La Digue for ceremony photography, without significant competition. Anse Source d'Argent's granite formations produce images that no other beach in the Indian Ocean replicates, and the ceremony window between 16:00 and 18:15 in the inter-monsoon months gives you light quality that is genuinely exceptional. The practical constraints are real — limited luxury accommodation, ferry-dependent access from Praslin, and a beach that fills with day-trippers between 09:00 and 15:00 — but for couples prioritising the ceremony itself, those constraints are manageable. If accommodation quality is your primary concern, Mahé offers Anantara Maia Seychelles and the Four Seasons Resort Seychelles, both of which have strong ceremony setups. Praslin is the sensible compromise: better hotels than La Digue, a 15-minute ferry to La Digue for the ceremony, and enough landscape character to make the surrounding days worthwhile.
Six months minimum for an April or October ceremony date, which are the two windows I'd recommend. La Digue accommodation at the upper end books out four to six months ahead for those months, and the document submission to the Civil Status Office needs to happen three months before your ceremony date to allow for processing and any corrections. That three-month document deadline is the hard constraint that determines everything else — if you miss it, you're rescheduling. Start sourcing birth certificates and certificates of no impediment at the five-month mark, because certified translations and apostille authentication can each take two to three weeks depending on your country of origin. Photographer availability in the Seychelles is also limited — there are fewer experienced local shooters than the market demand warrants, and the best ones book out early for peak shoulder-season dates.

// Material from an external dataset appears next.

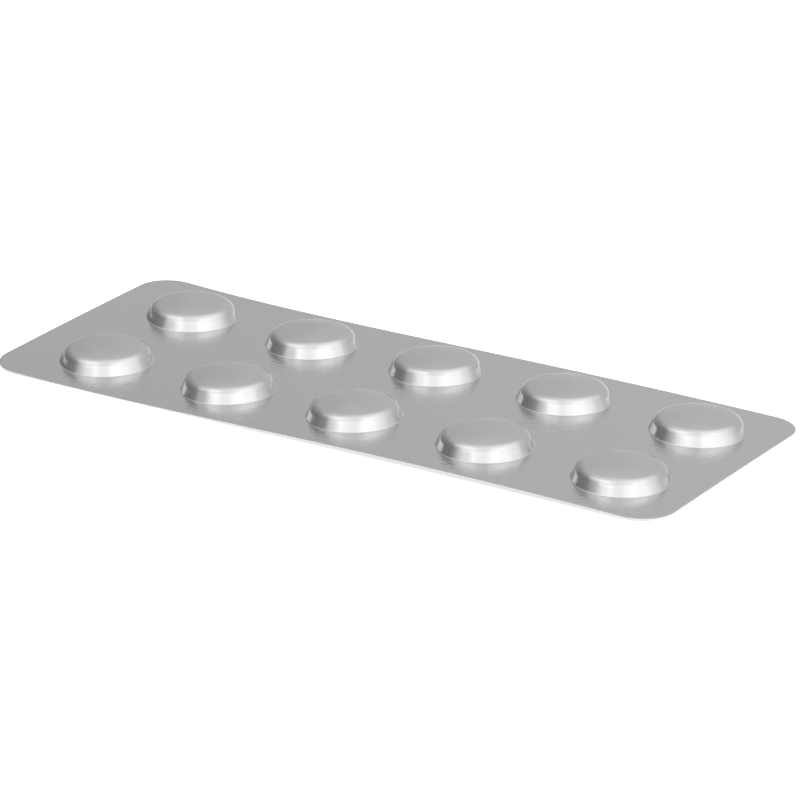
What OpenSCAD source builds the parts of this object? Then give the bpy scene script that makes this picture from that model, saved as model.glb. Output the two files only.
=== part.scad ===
// Foil blister card: a flat card of two sealed foils, with rows of round
// cold-formed pockets standing up from it.
//
// The underside lies on Z = 0 and the pockets stand up in +Z. The card's
// length runs along X and its width along Y. The origin is at the middle of
// the underside. All sizes are in millimetres and all angles in degrees.

/* [Pockets] */
// Diameter at which the line of a pocket's wall meets the card
pocket_d = 12.7; // [8:0.1:18]
// Height of a pocket above the card, at the top of its crown
pocket_h = 2.3; // [1.8:0.05:4]
// Lean of the pocket wall from upright
wall_draft = 22.5; // [2:0.5:35]
// Radius of the bend from the card into the wall
foot_r = 0.2; // [0.1:0.05:0.6]
// Radius of the shoulder from the wall into the crown
shoulder_r = 1.5; // [0.3:0.05:2]
// Slope of the crown where it leaves the shoulder
crown_slope = 9; // [2:0.5:12]

/* [Pattern] */
// Number of pockets along the card
columns = 5; // [1:1:10]
// Number of pockets across the card
rows = 2; // [1:1:4]
// Flat web between neighbouring pockets, along the card
web_x = 7.3; // [2:0.1:14]
// Flat web between neighbouring pockets, across the card
web_y = 7.3; // [2:0.1:14]

/* [Card] */
// Flat margin at the card's wide end, beside the first column
margin_start = 6.4; // [3:0.05:20]
// Flat margin at the card's narrow end, beside the last column
margin_end = 4.4; // [3:0.05:20]
// Flat margin along each long edge
margin_side = 4.05; // [3:0.05:20]
// Radius of the card's corners
corner_r = 4.85; // [1:0.05:8]
// Thickness of the formed foil
web_t = 0.15; // [0.1:0.01:0.3]
// Thickness of the lidding foil sealed under it
lid_t = 0.03; // [0.02:0.005:0.08]

/* [Lidding foil] */
// Width of the seal that stays flat inside the mouth of a pocket
lid_land = 0.5; // [0:0.05:1.5]
// Depth to which the lid dips into the mouth of a pocket
lid_dip = 0.08; // [0.02:0.01:0.12]

/* [Hidden] */
$fn = 96;

foil_colour = [0.68, 0.68, 0.69];
// Straight steps in each curve of the two profiles
foot_steps = 4;
shoulder_steps = 7;
crown_steps = 8;
dip_steps = 8;
// Depth to which a profile runs past the face that it stands on
overrun = 0.05;

card_t = web_t + lid_t;
pitch_x = pocket_d + web_x;
pitch_y = pocket_d + web_y;
card_l = margin_start + (columns - 1) * pitch_x + pocket_d + margin_end;
card_w = 2 * margin_side + (rows - 1) * pitch_y + pocket_d;
first_x = -card_l / 2 + margin_start + pocket_d / 2;
first_y = -card_w / 2 + margin_side + pocket_d / 2;

// Steepness of the wall above the card
wall_angle = 90 - wall_draft;

// The bend at the foot touches the card at foot_out and rolls up into the wall
foot_out = pocket_d / 2 + foot_r * tan(wall_angle / 2);

// The crown is a cap of a ball that leaves the shoulder at crown_slope. The
// middle of the shoulder's bend lies inside the wall's line by shoulder_r, so
// each step up moves it inwards with the draft. The cap above it rises by
// cap_rise for each unit of its radius, and the height fixes where both stop.
cap_rise = tan(crown_slope / 2);
shoulder_reach = pocket_d / 2 - shoulder_r / cos(wall_draft);
shoulder_z = (pocket_h - shoulder_r - shoulder_reach * cap_rise)
    / (1 - tan(wall_draft) * cap_rise);
shoulder_x = shoulder_reach - shoulder_z * tan(wall_draft);
cap_r = shoulder_r + shoulder_x / sin(crown_slope);

// The lid dips inside this radius
dip_r = pocket_d / 2 - lid_land;

// Points of an arc about [x, z], from one angle to another. The first point is
// left out with first = 1, where the arc follows on from another.
function arc(x, z, r, from, to, steps, first = 0) =
    [for (i = [first : steps]) let (a = from + (to - from) * i / steps)
        [x + r * cos(a), z + r * sin(a)]];

// Half profile of a pocket, with the card's top face at z = 0
function pocket_profile() = concat(
    [[0, -overrun], [foot_out, -overrun]],
    arc(foot_out, foot_r, foot_r, 270, 270 - wall_angle, foot_steps),
    arc(shoulder_x, shoulder_z, shoulder_r, wall_draft, 90 - crown_slope, shoulder_steps),
    arc(0, pocket_h - cap_r, cap_r, 90 - crown_slope, 90, crown_steps, first = 1)
);

// Half profile of the lid's dip, a shallow dish that fades out at its rim
function dip_profile() = concat(
    [[0, -overrun], [dip_r, -overrun]],
    [for (i = [0 : dip_steps]) let (s = 1 - i / dip_steps)
        [dip_r * s, lid_dip * pow(1 - s * s, 2)]]
);

// Puts its children at the centre of every pocket
module at_pockets() {
    for (i = [0 : columns - 1], j = [0 : rows - 1])
        translate([first_x + i * pitch_x, first_y + j * pitch_y, 0])
            children();
}

// Outline of the card, a rectangle with round corners
module card_outline() {
    square([card_l - 2 * corner_r, card_w], center = true);
    square([card_l, card_w - 2 * corner_r], center = true);
    for (x = [-1, 1], y = [-1, 1])
        translate([x * (card_l / 2 - corner_r), y * (card_w / 2 - corner_r)])
            circle(corner_r);
}

// Formed pocket, standing on the card's top face
module pocket() {
    translate([0, 0, card_t])
        rotate_extrude()
            polygon(pocket_profile());
}

// Space under the lid where it dips into the mouth of a pocket
module lid_dish() {
    rotate_extrude()
        polygon(dip_profile());
}

// The sealed card is one solid: both foils and what they close in
module blister_card() {
    color(foil_colour)
        difference() {
            union() {
                linear_extrude(card_t)
                    card_outline();
                at_pockets()
                    pocket();
            }
            at_pockets()
                lid_dish();
        }
}

blister_card();
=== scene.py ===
"""Foil blister card: two sealed foils with rows of round cold-formed pockets.

The card lies on its lidding foil, with its length along X and its pockets
standing up in +Z. Lengths are in metres. Angles are in radians, and in
degrees only where the studio's lights are placed.
"""
import math

import bpy
import numpy as np
from bpy.props import FloatProperty, FloatVectorProperty, IntProperty, PointerProperty
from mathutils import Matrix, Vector


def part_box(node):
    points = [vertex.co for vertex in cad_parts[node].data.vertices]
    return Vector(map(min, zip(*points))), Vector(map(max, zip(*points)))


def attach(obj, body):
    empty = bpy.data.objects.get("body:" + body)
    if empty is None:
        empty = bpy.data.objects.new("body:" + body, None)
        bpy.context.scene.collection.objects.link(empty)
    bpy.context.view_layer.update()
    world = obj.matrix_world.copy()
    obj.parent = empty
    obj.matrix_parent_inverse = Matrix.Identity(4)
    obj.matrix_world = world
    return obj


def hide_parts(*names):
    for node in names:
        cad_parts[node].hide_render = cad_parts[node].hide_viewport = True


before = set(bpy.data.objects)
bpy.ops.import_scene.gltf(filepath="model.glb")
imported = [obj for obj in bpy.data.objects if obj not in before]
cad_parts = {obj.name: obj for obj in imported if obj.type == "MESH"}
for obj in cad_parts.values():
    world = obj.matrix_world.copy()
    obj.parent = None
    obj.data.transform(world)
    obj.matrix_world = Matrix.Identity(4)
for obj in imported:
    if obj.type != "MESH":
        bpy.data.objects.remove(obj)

bl_info = {
    "name": "Foil Blister Card",
    "version": (1, 0, 0),
    "blender": (4, 5, 0),
    "location": "View3D > Sidebar > Blister",
    "description": "Builds a foil card of formed pockets, its finishes and a plain studio",
    "category": "Object",
}

MM = 0.001
UM = 0.000001
CARD_NODE = "blister_card"
CARD_LOW, CARD_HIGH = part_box(CARD_NODE)
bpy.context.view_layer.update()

# Steps of the mesh in each stretch of the sections, and along one side of a pocket's share
CROWN_STEPS, SHOULDER_STEPS, WALL_STEPS, FOOT_STEPS = 10, 10, 4, 7
DIP_STEPS = 9
SIDE_STEPS = 32
# Where the rings of the flat foils lie, as shares of the way from a pocket to the border
WEB_SPREAD = (0.04, 0.1, 0.19, 0.31, 0.45, 0.6, 0.75, 0.88, 0.94, 0.965, 0.985, 1)
LID_SPREAD = (0.06, 0.2, 0.4, 0.6, 0.8, 1)
# Waves that make up a crown's dents, and flutes of each wave round a pocket's wall
DENT_WAVES = 4
FLUTE_COUNTS = (7, 12, 17, 23)
# Points nearer than this are one point
WELD = 0.2 * UM
# The card's materials, in the order of its slots
WEB, LID, EDGE = range(3)


# Sizes, finishes and studio settings that a user would change

class CardSizes(bpy.types.PropertyGroup):
    """Sizes of the card and of its pockets"""
    length: FloatProperty(name="Length", description="Length of the card along X",
                          default=CARD_HIGH.x - CARD_LOW.x, unit="LENGTH", precision=5)
    width: FloatProperty(name="Width", description="Width of the card along Y",
                         default=CARD_HIGH.y - CARD_LOW.y, unit="LENGTH", precision=5)
    corner: FloatProperty(name="Corner Radius", description="Radius of the card's corners",
                          default=4.85 * MM, unit="LENGTH", precision=5)
    thickness: FloatProperty(name="Thickness", description="Thickness of the two sealed foils",
                             default=0.18 * MM, unit="LENGTH", precision=5)
    columns: IntProperty(name="Columns", description="Pockets along the card", default=5, min=1)
    rows: IntProperty(name="Rows", description="Pockets across the card", default=2, min=1)
    pitch: FloatProperty(name="Pitch", description="Distance between pocket centres",
                         default=20.0 * MM, unit="LENGTH", precision=5)
    wide_end: FloatProperty(name="Wide End", description="Margin beside the first column",
                            default=6.4 * MM, unit="LENGTH", precision=5)
    side: FloatProperty(name="Side Margin", description="Margin along each long edge",
                        default=4.05 * MM, unit="LENGTH", precision=5)
    pocket: FloatProperty(name="Pocket Diameter", description="Width of a pocket at the card",
                          default=12.7 * MM, unit="LENGTH", precision=5)
    draft: FloatProperty(name="Wall Draft", description="Lean of a pocket's wall",
                         default=math.radians(22.5), unit="ROTATION")
    foot: FloatProperty(name="Foot Radius", description="Bend from the card into the wall",
                        default=0.2 * MM, unit="LENGTH", precision=5)
    shoulder: FloatProperty(name="Shoulder Radius", description="Bend from the wall to the crown",
                            default=1.5 * MM, unit="LENGTH", precision=5)
    crown: FloatProperty(name="Crown Slope", description="Slope of the crown at its shoulder",
                         default=math.radians(9), unit="ROTATION")
    roll: FloatProperty(name="Edge Roll", description="Drop of the card's edge where it was cut",
                        default=0.05 * MM, unit="LENGTH", precision=5)
    roll_width: FloatProperty(name="Edge Roll Width", description="Width of the rolled edge",
                              default=0.45 * MM, unit="LENGTH", precision=5)
    dents: FloatProperty(name="Crown Dents", description="Height of the crowns' soft unevenness",
                         default=0.05 * MM, unit="LENGTH", precision=5)
    flutes: FloatProperty(name="Wall Flutes", description="Depth of the faint flutes round a wall, "
                          "for a flute one radian wide", default=0.12 * MM, unit="LENGTH",
                          precision=5)
    lid_land: FloatProperty(name="Lid Land", description="Flat seal inside a pocket's mouth",
                            default=0.5 * MM, unit="LENGTH", precision=5)
    lid_dip: FloatProperty(name="Lid Dip", description="Depth of the lid's dip in a pocket's mouth",
                           default=0.08 * MM, unit="LENGTH", precision=5)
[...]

Yes, and the eleven-day minimum residency requirement actually makes this logical rather than inconvenient — you're already committed to a substantial stay, so building a honeymoon around it costs nothing extra in time. The practical approach is to use the pre-ceremony days on Mahé or Praslin for settling in and handling any final Civil Status Office appointments, then move to La Digue for the ceremony itself, and spend the post-ceremony days on whichever island suits your pace. Praslin's Vallée de Mai and the beaches around Anse Lazio are worth two to three days of genuine exploration. If you want to extend further, the inner islands — particularly Silhouette — offer a different register entirely: quieter, less visited, and logistically more demanding in a way that rewards couples who want the post-ceremony days to feel earned rather than packaged.